Galaxy Song from Monty Python’s Meaning of Life

No one takes Monty Python seriously – that’s the whole point. And yet, “Galaxy Song” has ended up as the most scientifically sound and respected song on this list. First appearing in the 1983 film Meaning of Life, the song is used to point out a character’s insignificance compared to the rest of the universe.

Eric Idle, the Python that wrote and sang the song, spends the lyrics listing fun facts and statistics about the ever-expanding universe. While they aren’t perfect, the scientific facts are all at least somewhat accurate. At the very least, the lyrics were accurate enough to gain attention in the science community.

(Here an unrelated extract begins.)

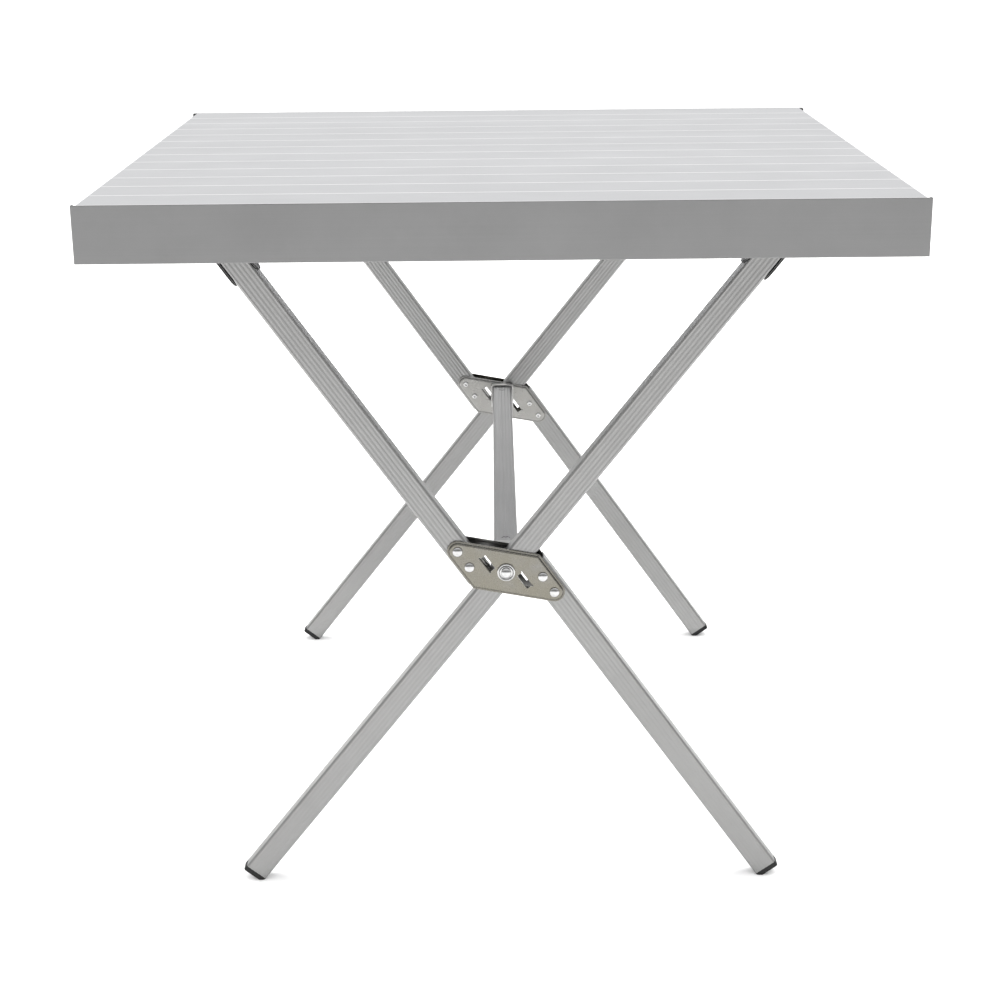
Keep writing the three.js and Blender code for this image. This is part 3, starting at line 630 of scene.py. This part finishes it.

After a performance of the song that was featured in a BBC special, the host, physicist Brian Cox, began a skit jokingly berating the song. He called it “pathetic,” and continued on a rant pointing out all of the scientific inaccuracies, before being cut off by none other than Professor Steven Hawking. “I think you are being pedantic,” Hawking remarked, before launching into a cover of “Galaxy Song.” His cover was released as a Record Store Day single in 2015. 

Does all of this newfound knowledge make you question your place in the universe? Well, according to Monty Python, the meaning of life is: “Try and be nice to people, avoid eating fat, read a good book every now and then, get some walking in, and try and live together in peace and harmony with people of all creeds and nations.” But also, don’t forget to listen to great music. 

If you’re looking for memorable songs about the galaxy, look no further than this surprising piece of music.

Conclusion

From explorations of the unknown to fun facts about the galaxy, these aforementioned songs about the universe offer a welcome break from life on Earth. Make sure you add them to your playlist!